For reinforcement, I often just put screw holes through a part. Particularly vertical ones. A lot of the parts I make are designed to be mounted to something against the top/bottom face using a screw that it longer than you might otherwise use, so that the screw will provide a compressive force on the print along its Z direction and brace it against shearing in X/Y.
While I still think that printing vertically is the way to go for this piece, laying it flat and adding holes for screws through the print’s Z direction (which might also be used for mounting it) should increase the strength significantly, because the side force would be pushing on the lower layers that reach all the way across, and not just the upper ones that are narrower (assuming the base is thick enough and the holes tight enough that the screws won’t splay outward). Even if they’re not effective enough to prevent the print from breaking across them, they would serve the same purpose as the safety wire idea (though if they do their job well enough that the failure is through the base instead, all bets are off).
I’ve been trying to avoid solutions that are a hybrid of machining and 3d printing, because as soon as I’m machining, I might as well just cut the anvil on a mill.

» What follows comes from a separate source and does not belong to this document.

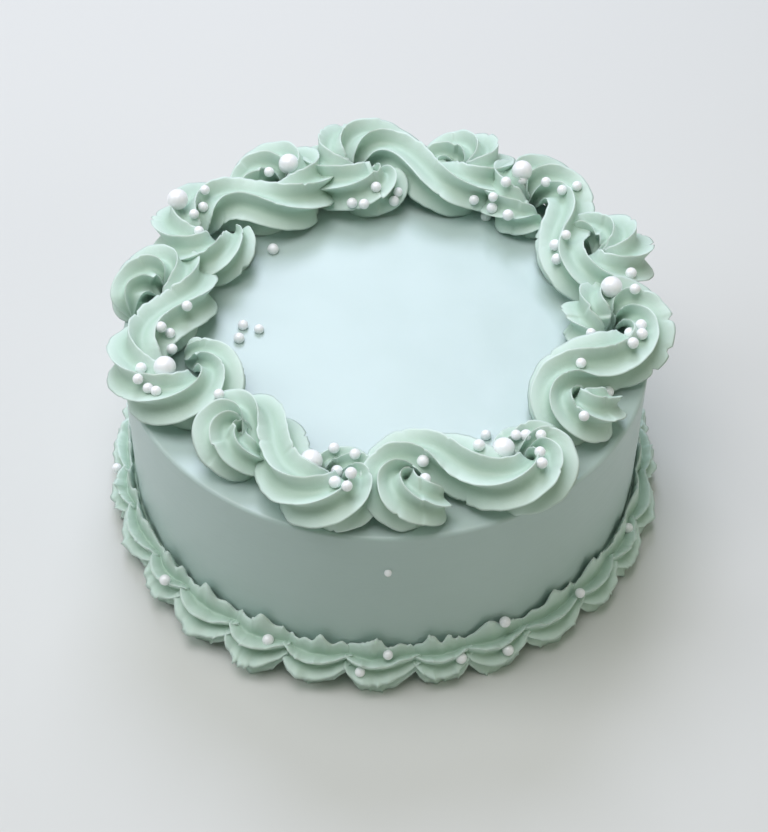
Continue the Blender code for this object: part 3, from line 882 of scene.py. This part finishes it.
class CAKE_OT_set_stage(bpy.types.Operator):
    """Add the floor, the lights and the camera"""
    bl_idname = "cake.set_stage"
    bl_label = "Set the Stage"

    def execute(self, context):
        set_floor(context.scene.cake_colours)
        set_lights()
        set_camera()
        return {"FINISHED"}


class CAKE_OT_ice_body(bpy.types.Operator):
    """Make the smoothed body of the cake"""
    bl_idname = "cake.ice_body"
    bl_label = "Ice the Body"

    def execute(self, context):
        ice_body(context.scene.cake_sizes, context.scene.cake_colours)
        return {"FINISHED"}


class CAKE_OT_pipe_scrolls(bpy.types.Operator):
    """Pipe the scrolls round the top edge"""
    bl_idname = "cake.pipe_scrolls"
    bl_label = "Pipe the Scrolls"

    def execute(self, context):
        pipe_scrolls(context.scene.cake_sizes, context.scene.cake_colours)
        return {"FINISHED"}


class CAKE_OT_pipe_shells(bpy.types.Operator):
    """Pipe the shell border round the foot"""
    bl_idname = "cake.pipe_shells"
    bl_label = "Pipe the Shells"

    def execute(self, context):
        pipe_shells(context.scene.cake_sizes, context.scene.cake_colours)
        return {"FINISHED"}


class CAKE_OT_set_pearls(bpy.types.Operator):
    """Press the sugar pearls into the icing"""
    bl_idname = "cake.set_pearls"
    bl_label = "Set the Pearls"

    def execute(self, context):
        material = sugar_coat(context.scene.cake_colours)
        set_small_pearls(context.scene.cake_sizes, material)
        set_large_pearls(context.scene.cake_sizes, material)
        return {"FINISHED"}


class CAKE_PT_panel(bpy.types.Panel):
    """Lists the cake's settings and the steps of its making in the sidebar"""
    bl_idname = "CAKE_PT_panel"
    bl_label = "Mint Buttercream Cake"
    bl_space_type = "VIEW_3D"
    bl_region_type = "UI"
    bl_category = "Cake"

    def draw(self, context):
        layout = self.layout
        for group in (context.scene.cake_sizes, context.scene.cake_colours):
            for name in group.__annotations__:
                layout.prop(group, name)
        for operator in OPERATORS:
            layout.operator(operator.bl_idname)


OPERATORS = (CAKE_OT_set_stage, CAKE_OT_ice_body, CAKE_OT_pipe_scrolls, CAKE_OT_pipe_shells,
             CAKE_OT_set_pearls)
CLASSES = (CakeSizes, CakeColours) + OPERATORS + (CAKE_PT_panel,)


def register():
    """Register the classes and attach the settings to the scene."""
    for cls in CLASSES:
        bpy.utils.register_class(cls)
    bpy.types.Scene.cake_sizes = PointerProperty(type=CakeSizes)
    bpy.types.Scene.cake_colours = PointerProperty(type=CakeColours)


def unregister():
    """Take the settings and the classes away again."""
    del bpy.types.Scene.cake_colours
    del bpy.types.Scene.cake_sizes
    for cls in reversed(CLASSES):
        bpy.utils.unregister_class(cls)


def main():
    """Make every piece in order."""
    register()
    bpy.ops.cake.set_stage()
    bpy.ops.cake.ice_body()
    bpy.ops.cake.pipe_scrolls()
    bpy.ops.cake.pipe_shells()
    bpy.ops.cake.set_pearls()


if __name__ == "__main__":
    main()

I’ve thought of printing the anvil a size that fits inside metal c-channel, and a frame to surround it. Probably most people with a vice have a hacksaw…
Safety wires, or threads, could go straight through instead of being curved segments. Cotton, or maybe synthetic blends with high temperature plastics (this does not include nylon or viscose/rayon), could be printed in and contain most of the force I think. Or just drill holes and thread after printing. I had thought of screws and bolts, with and without metal plates, too.
But ultimately I’m looking for a design that has a meaningful benefit over paying $10 / inch so if it ends up too much work to safely print it’s not a winner and this goes into my “journal of negative results” file, because we all know that for a lot of people, inconvenient safety features get ignored. So I keep pondering.